[Source material]
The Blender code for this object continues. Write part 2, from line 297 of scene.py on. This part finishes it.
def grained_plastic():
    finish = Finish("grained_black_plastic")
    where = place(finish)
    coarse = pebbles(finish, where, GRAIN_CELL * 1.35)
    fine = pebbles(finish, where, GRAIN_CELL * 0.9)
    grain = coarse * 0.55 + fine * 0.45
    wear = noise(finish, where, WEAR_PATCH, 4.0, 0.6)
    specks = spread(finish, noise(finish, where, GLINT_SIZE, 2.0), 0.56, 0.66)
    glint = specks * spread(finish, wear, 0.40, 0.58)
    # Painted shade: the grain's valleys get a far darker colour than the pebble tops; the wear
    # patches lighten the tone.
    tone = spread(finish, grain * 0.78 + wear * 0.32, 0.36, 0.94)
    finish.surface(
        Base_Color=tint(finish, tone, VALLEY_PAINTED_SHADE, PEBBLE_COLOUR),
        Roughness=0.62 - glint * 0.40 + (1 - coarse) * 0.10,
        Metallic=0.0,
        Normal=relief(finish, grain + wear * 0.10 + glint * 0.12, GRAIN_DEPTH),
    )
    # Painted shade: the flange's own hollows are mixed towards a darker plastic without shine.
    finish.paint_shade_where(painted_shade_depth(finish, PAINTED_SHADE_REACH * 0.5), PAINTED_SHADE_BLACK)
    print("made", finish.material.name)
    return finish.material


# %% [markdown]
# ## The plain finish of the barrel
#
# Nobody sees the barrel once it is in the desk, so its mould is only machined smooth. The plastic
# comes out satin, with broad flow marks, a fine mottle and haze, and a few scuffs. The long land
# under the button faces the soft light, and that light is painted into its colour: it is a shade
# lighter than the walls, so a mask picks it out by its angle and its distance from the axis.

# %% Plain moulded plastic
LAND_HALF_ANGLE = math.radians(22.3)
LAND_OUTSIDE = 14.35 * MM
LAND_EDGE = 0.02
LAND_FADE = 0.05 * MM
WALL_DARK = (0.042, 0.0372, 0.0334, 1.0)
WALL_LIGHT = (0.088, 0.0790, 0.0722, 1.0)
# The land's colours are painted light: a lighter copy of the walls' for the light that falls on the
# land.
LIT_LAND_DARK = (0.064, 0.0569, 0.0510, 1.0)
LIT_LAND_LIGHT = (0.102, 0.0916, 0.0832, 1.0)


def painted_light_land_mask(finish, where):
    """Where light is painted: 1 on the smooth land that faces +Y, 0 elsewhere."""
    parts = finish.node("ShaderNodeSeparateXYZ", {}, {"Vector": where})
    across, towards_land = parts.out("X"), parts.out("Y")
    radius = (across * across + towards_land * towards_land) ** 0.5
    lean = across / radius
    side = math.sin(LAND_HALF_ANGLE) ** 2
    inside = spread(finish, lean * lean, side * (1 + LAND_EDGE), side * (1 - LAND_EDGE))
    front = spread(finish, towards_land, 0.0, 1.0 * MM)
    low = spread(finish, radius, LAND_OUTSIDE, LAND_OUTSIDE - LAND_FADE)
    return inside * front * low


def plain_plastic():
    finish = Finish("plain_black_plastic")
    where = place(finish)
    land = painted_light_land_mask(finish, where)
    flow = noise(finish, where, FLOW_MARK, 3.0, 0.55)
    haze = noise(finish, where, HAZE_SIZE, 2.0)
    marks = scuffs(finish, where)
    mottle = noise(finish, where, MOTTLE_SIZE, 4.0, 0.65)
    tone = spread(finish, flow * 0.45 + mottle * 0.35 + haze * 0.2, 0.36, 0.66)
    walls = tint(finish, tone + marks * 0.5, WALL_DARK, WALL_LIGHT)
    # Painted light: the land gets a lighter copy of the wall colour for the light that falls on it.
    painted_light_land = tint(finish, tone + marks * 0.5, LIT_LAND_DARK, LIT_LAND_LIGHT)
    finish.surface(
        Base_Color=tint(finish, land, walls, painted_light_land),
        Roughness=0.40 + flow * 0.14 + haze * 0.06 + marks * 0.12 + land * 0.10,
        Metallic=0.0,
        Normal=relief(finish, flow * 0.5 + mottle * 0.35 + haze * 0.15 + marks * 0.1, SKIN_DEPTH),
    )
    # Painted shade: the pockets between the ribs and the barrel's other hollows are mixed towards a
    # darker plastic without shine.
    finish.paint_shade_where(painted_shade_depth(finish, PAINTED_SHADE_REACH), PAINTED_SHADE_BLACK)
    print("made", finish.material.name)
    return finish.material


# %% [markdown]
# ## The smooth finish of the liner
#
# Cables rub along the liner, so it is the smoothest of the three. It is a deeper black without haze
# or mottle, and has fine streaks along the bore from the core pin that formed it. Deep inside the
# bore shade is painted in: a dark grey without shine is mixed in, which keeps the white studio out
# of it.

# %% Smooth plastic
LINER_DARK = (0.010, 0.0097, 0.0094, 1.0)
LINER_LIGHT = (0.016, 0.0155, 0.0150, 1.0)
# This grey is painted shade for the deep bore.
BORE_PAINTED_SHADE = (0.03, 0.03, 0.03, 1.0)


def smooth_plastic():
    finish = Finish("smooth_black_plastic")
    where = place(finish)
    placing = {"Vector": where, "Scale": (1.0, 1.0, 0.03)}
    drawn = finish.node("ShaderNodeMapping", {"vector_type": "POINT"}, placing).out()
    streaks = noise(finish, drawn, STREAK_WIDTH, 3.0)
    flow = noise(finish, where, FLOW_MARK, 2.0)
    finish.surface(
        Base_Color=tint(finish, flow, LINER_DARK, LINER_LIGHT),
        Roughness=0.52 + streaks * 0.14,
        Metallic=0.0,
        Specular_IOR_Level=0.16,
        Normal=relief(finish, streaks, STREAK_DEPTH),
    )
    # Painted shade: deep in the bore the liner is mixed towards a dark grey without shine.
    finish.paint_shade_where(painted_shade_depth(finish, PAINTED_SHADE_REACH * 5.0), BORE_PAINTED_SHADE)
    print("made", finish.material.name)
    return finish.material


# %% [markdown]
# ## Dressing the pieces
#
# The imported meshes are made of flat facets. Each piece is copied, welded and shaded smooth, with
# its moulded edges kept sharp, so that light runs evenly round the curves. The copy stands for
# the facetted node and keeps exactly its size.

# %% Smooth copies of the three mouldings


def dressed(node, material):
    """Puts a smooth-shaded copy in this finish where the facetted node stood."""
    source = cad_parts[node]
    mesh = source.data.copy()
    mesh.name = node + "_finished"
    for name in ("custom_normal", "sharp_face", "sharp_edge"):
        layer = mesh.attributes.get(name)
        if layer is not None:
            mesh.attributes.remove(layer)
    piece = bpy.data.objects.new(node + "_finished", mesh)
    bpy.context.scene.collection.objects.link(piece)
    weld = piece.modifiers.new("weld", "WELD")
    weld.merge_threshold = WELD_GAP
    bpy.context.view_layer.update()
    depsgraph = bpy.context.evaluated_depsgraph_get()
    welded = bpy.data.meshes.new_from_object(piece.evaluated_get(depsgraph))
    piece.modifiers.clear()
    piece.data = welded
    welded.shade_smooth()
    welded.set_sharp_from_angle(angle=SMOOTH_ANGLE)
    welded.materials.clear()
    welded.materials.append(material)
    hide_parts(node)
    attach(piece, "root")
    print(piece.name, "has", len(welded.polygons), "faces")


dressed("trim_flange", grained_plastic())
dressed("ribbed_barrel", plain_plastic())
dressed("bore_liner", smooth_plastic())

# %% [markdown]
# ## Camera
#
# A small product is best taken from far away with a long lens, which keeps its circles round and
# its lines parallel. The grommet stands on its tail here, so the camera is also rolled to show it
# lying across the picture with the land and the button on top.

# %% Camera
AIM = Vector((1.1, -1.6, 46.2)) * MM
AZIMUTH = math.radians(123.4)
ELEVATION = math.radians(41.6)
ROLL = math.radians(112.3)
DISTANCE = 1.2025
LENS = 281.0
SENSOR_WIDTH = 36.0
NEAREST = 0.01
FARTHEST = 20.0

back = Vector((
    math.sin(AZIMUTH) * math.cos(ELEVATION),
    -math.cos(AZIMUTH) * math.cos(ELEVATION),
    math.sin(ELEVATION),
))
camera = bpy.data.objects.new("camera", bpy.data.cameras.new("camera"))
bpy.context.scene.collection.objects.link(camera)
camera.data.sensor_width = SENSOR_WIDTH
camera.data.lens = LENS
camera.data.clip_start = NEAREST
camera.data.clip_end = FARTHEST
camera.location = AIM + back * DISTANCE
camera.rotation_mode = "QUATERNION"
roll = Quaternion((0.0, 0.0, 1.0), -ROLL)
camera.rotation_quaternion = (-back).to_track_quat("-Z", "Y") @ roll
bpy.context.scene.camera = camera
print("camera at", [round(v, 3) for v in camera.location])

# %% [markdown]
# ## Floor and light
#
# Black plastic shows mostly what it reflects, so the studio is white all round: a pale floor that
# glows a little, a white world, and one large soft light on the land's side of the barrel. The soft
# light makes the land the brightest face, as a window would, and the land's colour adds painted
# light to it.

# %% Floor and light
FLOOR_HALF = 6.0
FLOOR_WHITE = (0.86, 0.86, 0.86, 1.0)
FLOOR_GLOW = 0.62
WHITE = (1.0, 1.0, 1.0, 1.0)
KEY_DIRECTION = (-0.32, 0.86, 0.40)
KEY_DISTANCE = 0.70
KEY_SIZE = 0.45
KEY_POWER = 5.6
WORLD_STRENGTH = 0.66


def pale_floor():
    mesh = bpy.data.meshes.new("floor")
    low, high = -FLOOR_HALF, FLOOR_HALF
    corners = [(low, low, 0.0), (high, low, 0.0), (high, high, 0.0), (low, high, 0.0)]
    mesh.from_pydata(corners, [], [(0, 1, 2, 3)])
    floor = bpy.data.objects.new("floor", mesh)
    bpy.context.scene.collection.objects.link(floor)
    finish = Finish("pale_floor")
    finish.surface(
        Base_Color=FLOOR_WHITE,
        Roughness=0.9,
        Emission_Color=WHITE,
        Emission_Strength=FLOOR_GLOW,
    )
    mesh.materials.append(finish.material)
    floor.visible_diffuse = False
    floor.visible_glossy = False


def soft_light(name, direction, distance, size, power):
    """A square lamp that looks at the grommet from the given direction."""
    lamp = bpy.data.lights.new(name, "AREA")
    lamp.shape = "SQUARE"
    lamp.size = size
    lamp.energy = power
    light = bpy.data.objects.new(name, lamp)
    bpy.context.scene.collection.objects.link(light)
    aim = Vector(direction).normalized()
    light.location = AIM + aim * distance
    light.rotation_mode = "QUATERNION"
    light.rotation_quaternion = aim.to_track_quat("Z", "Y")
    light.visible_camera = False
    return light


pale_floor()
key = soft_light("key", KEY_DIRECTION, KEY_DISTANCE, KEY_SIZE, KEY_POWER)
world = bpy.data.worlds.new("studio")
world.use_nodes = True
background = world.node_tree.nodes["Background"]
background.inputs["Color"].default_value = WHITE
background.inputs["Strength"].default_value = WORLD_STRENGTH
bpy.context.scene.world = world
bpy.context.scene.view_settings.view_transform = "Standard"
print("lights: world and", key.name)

[Objective] Will you return exactly the lines above from the one with "# The imported" down to the one with "a smooth-shaded copy", counting both as part of the range?

[Answer below]
# The imported meshes are made of flat facets. Each piece is copied, welded and shaded smooth, with
# its moulded edges kept sharp, so that light runs evenly round the curves. The copy stands for
# the facetted node and keeps exactly its size.

# %% Smooth copies of the three mouldings


def dressed(node, material):
    """Puts a smooth-shaded copy in this finish where the facetted node stood."""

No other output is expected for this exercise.